TEMPO.CO, Jakarta – Direktur Indonesia Muslim Crisis Center (IMCC) Robi Sugara mendesak pemerintah Amerika Serikat dan China untuk tidak menjadikan umat Islam di Indonesia sebagai bagian dari proxy war kedua negara. Ia juga memuji sikap Kemlu RI yang menolak usulan AS menggelar debat tentang kondisi Muslim Uyghur di Xinjiang.
“Jangan sampai kami umat Islam dijadikan perang proksi.
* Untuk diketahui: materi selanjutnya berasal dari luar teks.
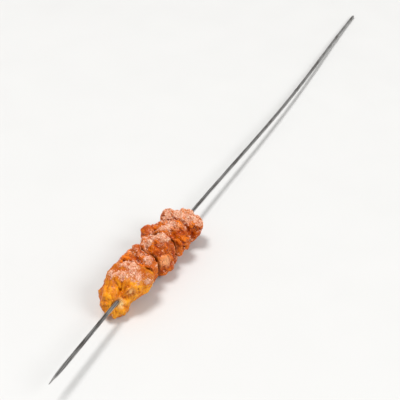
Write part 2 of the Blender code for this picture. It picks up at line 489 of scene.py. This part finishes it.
def floury(points, normals, name, piece):
    """How much of each point is covered in crumbly crust, from 0 to 1."""
    seed = piece["seed"]
    patches = rough(points, 4.5, seed + 110)
    facing_up = between(normals[:, 2] + 0.5 * patches, 0.05, 0.7)
    cover = piece["floury"] * facing_up + marked(points, name, piece["crumbs"])
    clumps = 0.2 + 1.1 * between(rough(points, 3.0, seed + 130, 2), -0.25, 0.2)
    return np.clip(cover * clumps, 0, 1)


def crusted(points, normals, crust, gap, piece):
    """The second shaping: crumbly nodules on the crust, and fibres and soft beads elsewhere."""
    seed = piece["seed"]
    spread = warped(points, 1.8, 0.4, seed + 40)
    nodules = pebbles(spread, 2.4, seed)
    beads = pebbles(spread, 1.25, seed + 50)
    grit = pebbles(points, 0.65, seed + 55)
    fibres = between(np.abs(waves(stretched(spread, piece["grain"], 0.16), 1.1, seed + 60)), 0.0, 0.3)
    fine = rough(points, 0.7, seed + 80, 2)
    crag = 0.75 * nodules + 0.42 * beads + 0.20 * grit - 0.62
    if piece["fat"]:
        smooth = 0.16 * fibres + 0.10 * beads + 0.07 * fine - 0.1
    else:
        smooth = 0.34 * nodules + 0.18 * fibres + 0.14 * beads + 0.09 * fine - 0.31
    depth = crust * crag + (1 - crust) * smooth
    depth *= 0.3 + 0.7 * between(gap, 0.3 * MM, 1.5 * MM)
    return points + normals * (depth * MM)[:, None]


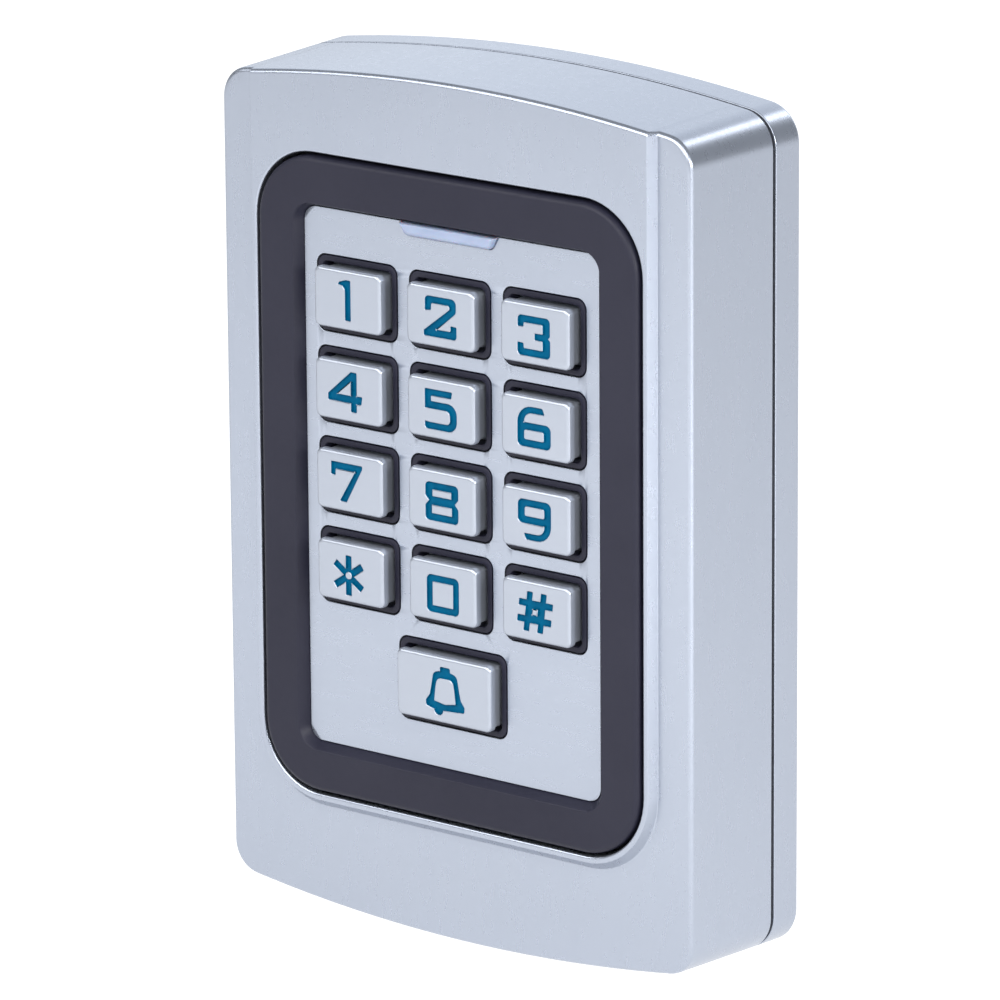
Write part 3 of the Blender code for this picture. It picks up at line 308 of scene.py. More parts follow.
def moulded_plastic(name, low, high, rough_low=0.42, rough_high=0.52):
    """Fine spark-eroded texture of a matt moulding."""
    n = Nodes(name).set(IOR=1.5, Specular_IOR_Level=0.22)
    n.colours(n.noise(60.0, 3.0), low, high)
    n.roughness(n.noise(900.0, 3.0), rough_low, rough_high)
    n.bump(n.noise(5200.0, 2.0), 0.12, 0.02 * MM)
    return n.material


def cast_resin(name):
    """Dark teal filling with slight pooling."""
    n = Nodes(name).set(IOR=1.5, Specular_IOR_Level=0.03)
    n.colours(n.noise(420.0, 3.0), (0.000, 0.056, 0.120), (0.000, 0.076, 0.156))
    n.roughness(n.noise(1500.0, 2.0), 0.30, 0.42)
    n.bump(n.noise(1100.0, 3.0), 0.25, 0.03 * MM)
    return n.material


def frosted_lens(name):
    """Milky light guide."""
    n = Nodes(name).set(IOR=1.49, Transmission_Weight=0.15)
    n.set(Subsurface_Weight=0.25, Subsurface_Scale=0.002)
    n.colours(n.noise(300.0, 2.0), (0.24, 0.29, 0.41), (0.27, 0.32, 0.44))
    n.roughness(n.noise(2400.0, 2.0), 0.16, 0.26)
    n.bump(n.noise(2600.0, 2.0), 0.08, 0.02 * MM)
    return n.material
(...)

Sebenarnya ketegangan antara dua negara adidaya, China, yang sangat baik dari segi ekonominya dan kemudian status quo AS yang berkuasa di dunia ini, semakin kuat,” kata Robi dalam seminar “Politalisasi Xinjiang: Kasus Propaganda Hitam Amerika di Negara-Negara Muslim dalam Menekan China” dikutip dari keterangan tertulisnya, Rabu 12 Oktober 2022.
Robi menilai politisasi kondisi Muslim Uyghur di Xinjiang, misalnya narasi Muslim di sana dianiaya oleh pemerintah China, berpengaruh pada bagaimana Muslim memandang segala sesuatu yang berkaitan dengan China. Termasuk di Indonesia.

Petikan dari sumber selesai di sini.